Targeting mono- and dual-species biofilms of Staphylococcus aureus and Pseudomonas aeruginosa by the recombinant anticoagulant enzyme PAPC from micromycete Aspergillus ochraceus.

Abstract

Microbial biofilms have recently emerged as a critical target for treating bacterial infections due to their crucial role in developing antibiotic resistance. The wide-spectrum activity of proteolytic enzymes makes them particularly suitable for disrupting biofilms formed by diverse bacterial species, including dual-species biofilms. In this study, we propose the Protease-Activator of Protein C (PAPC) of human blood plasma, an enzyme produced by the micromycete Aspergillus ochraceus, as a novel tool to degrade the protein scaffold of mono- or dual-species biofilms formed by Staphylococcus aureus and Pseudomonas aeruginosa. The recombinant PAPC was successfully refolded after expression in E. coli BL21 (DE3) and demonstrated activity 100-fold higher compared to the native enzyme purified from the A. ochraceus culture liquid. The enzyme significantly destroyed mono- and dual-species biofilms formed by S. aureus and P. aeruginosa.

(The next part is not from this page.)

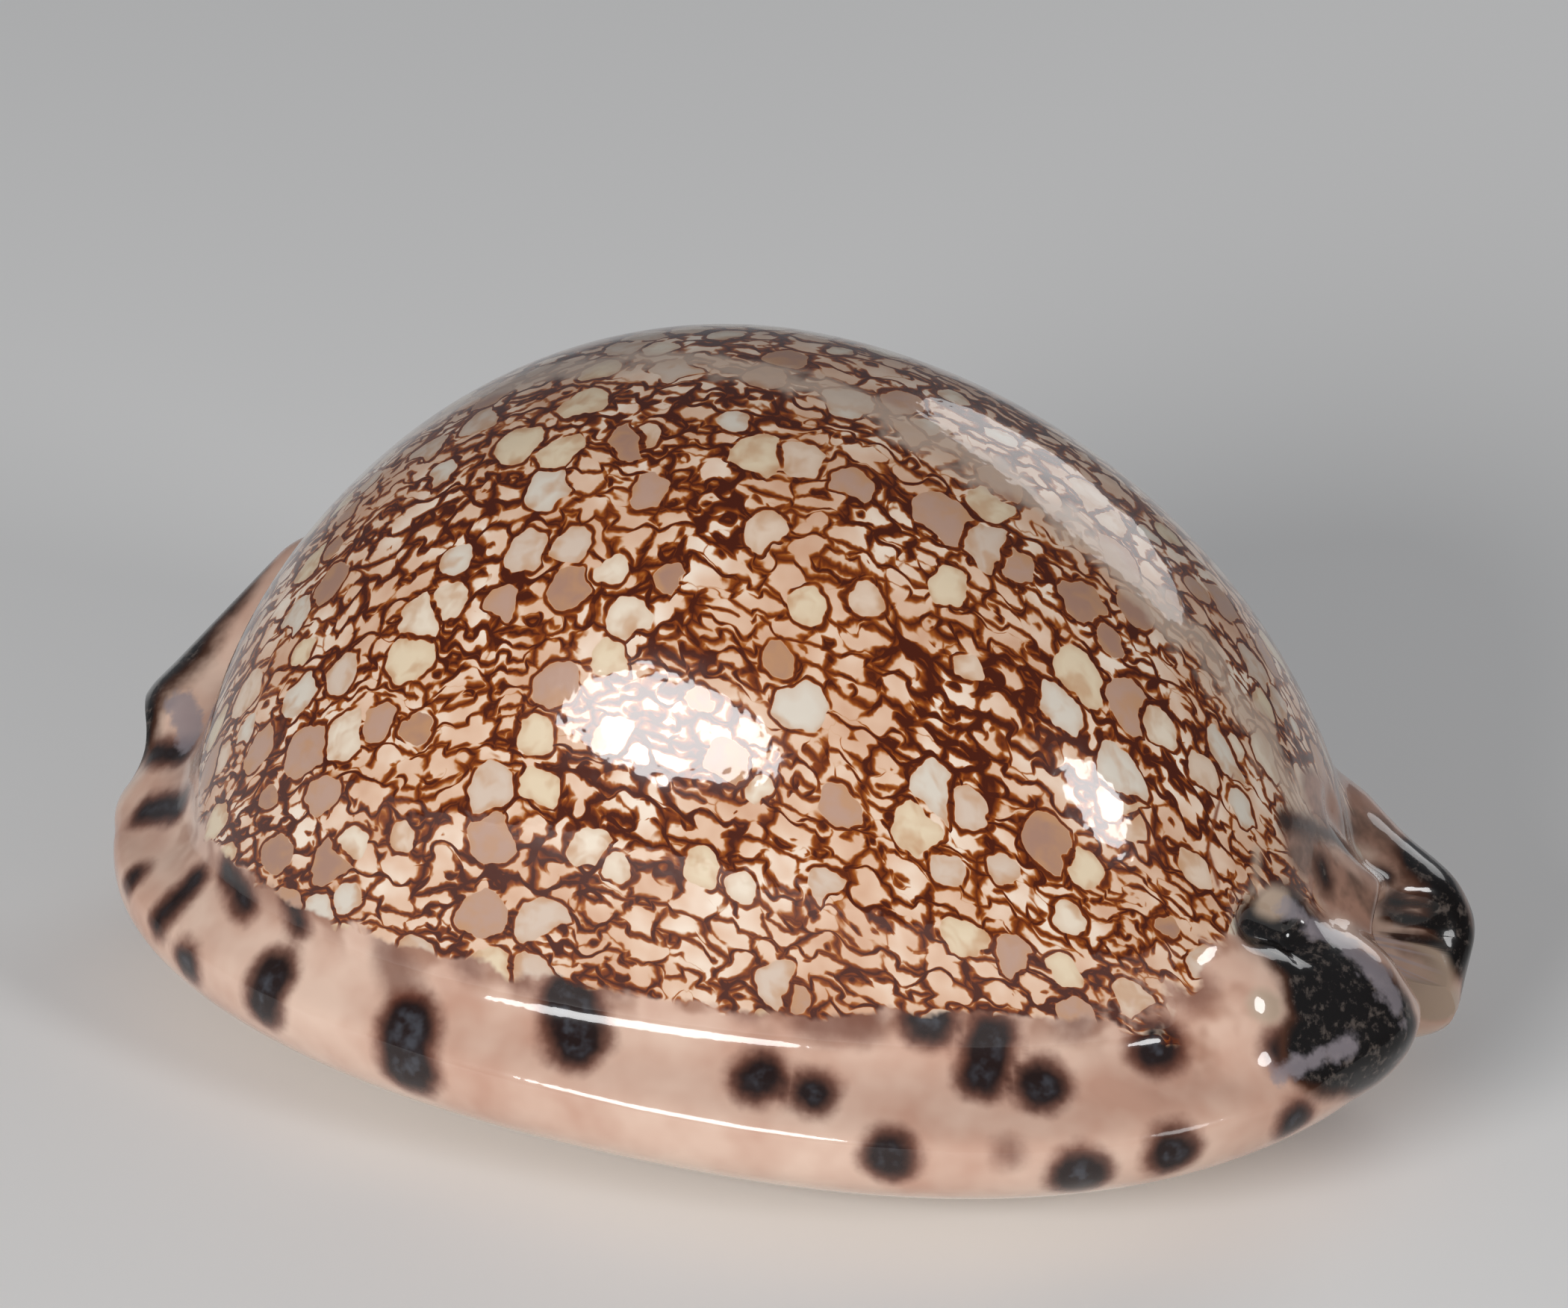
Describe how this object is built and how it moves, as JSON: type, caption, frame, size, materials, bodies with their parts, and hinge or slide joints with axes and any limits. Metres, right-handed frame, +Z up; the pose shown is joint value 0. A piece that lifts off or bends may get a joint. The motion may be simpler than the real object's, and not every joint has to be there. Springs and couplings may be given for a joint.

In addition, PAPC significantly enhanced the antimicrobial treatment efficacy in both mono- and dual-species biofilms: in the presence of PAPC at 100 μg/ml, the effective concentration of the ciprofloxacin and ceftriaxone was reduced at least four-fold. Thus, the enzyme represents a reasonable solution to the complications resulting from biofilm formation and antibiotic resistance, especially wound and medical devices infections.